Following up a biography on David Crockett with a history of the - TopicsExpress



          

Following up a biography on David Crockett with a history of the Comanche people. The westward expansion period of the US is perhaps my favorite period of history, but it provides within it continuous moral hangups. History is not a pretty place, and the atrocities committed in the past are often glazed over today in order to protect our ancestors legacies. But where should we turn when the tale of American exceptionalism is littered with the blood of so many? When we have committed genocides with as much zeal as any Nazi could have? When we embarked on full scale wars to eradicate a people? Now, for you people out there who would criticize my comparing American slavery and eradication of the non white peoples to the atrocities of Nazi Germany I will give to you that the wars against the native Indians (for that is what they were called) were spurred by atrocities committed on both sides. Many of the Indians also bore a racist attitude towards the white man, So the circumstances are markedly different. But it doesnt change a mindset towards genocide. But what are we to do? Are we not allowed to revere our ancestors? For they were a product of their times and in similar circumstances can we say we would stand different?
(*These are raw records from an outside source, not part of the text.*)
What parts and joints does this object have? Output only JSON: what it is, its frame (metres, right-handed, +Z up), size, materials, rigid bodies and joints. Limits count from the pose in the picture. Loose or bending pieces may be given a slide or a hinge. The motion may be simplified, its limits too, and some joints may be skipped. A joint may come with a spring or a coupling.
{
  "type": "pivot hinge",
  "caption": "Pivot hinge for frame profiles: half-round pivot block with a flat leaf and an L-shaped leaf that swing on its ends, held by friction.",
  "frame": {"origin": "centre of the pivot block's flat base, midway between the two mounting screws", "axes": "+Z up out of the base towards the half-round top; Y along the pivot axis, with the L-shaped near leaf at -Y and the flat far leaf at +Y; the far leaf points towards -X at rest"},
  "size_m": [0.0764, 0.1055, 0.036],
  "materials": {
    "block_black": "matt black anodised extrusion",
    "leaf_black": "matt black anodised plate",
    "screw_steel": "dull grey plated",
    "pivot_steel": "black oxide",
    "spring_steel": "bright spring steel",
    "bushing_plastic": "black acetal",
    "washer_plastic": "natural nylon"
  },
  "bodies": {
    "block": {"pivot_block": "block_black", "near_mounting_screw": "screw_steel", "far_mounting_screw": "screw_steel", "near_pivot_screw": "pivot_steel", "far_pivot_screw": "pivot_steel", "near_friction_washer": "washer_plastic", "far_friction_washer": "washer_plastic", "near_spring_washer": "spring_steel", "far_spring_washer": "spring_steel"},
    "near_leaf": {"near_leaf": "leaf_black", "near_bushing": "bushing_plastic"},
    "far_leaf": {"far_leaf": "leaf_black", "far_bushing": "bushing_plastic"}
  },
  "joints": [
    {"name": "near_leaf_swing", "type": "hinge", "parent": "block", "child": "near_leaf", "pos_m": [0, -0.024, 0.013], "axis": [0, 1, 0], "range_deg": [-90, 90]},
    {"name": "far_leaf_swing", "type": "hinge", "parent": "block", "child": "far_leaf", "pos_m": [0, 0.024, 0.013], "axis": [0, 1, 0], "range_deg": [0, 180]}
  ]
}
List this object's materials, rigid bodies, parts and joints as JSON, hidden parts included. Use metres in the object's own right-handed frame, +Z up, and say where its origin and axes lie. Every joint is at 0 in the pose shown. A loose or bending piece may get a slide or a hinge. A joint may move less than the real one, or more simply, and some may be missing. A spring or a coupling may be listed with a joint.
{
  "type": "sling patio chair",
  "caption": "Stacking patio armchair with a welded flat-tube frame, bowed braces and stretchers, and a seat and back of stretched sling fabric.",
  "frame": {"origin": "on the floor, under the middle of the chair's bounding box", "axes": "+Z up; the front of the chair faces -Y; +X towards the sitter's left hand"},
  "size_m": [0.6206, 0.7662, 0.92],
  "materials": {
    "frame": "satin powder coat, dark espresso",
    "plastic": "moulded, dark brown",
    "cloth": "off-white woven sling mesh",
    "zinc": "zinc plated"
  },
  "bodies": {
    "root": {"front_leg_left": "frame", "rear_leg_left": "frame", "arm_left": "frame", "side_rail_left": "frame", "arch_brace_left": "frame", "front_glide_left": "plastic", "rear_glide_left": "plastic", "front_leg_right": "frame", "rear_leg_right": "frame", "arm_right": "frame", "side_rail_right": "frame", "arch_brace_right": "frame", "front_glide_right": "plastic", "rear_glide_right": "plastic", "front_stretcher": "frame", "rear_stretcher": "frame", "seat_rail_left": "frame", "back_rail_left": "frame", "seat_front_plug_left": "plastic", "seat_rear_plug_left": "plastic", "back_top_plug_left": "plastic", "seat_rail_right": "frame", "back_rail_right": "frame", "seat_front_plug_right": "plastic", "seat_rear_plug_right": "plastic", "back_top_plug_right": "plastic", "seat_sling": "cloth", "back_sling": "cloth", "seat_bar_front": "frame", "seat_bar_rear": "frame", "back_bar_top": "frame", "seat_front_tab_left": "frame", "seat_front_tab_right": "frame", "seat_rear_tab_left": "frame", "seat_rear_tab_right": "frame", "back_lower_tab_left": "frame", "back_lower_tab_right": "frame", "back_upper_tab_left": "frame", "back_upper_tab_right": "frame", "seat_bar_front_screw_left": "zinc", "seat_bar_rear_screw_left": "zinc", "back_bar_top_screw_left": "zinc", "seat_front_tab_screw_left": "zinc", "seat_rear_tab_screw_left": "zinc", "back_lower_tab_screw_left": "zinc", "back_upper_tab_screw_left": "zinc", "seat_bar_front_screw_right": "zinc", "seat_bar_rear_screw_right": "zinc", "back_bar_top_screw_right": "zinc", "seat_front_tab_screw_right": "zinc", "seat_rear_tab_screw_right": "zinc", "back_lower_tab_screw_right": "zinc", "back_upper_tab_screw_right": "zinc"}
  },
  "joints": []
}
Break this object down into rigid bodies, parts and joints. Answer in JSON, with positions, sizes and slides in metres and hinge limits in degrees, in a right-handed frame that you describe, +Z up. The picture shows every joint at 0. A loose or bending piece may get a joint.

Do we appreciate the fact that all sides sinned in westward expansion, and America holds that responsibility more due to the fact that it prevailed over everyone? Are we allowed to make those of the past into heroes? Or should we be ashamed of what we were? I ask these questions, and pose these problems, not to say that America is, in any way, a country founded on negative and terrible principles. I simply ask all of you, my friends, where do you stand when it comes to separating truth from legend, and where that leaves our forefathers?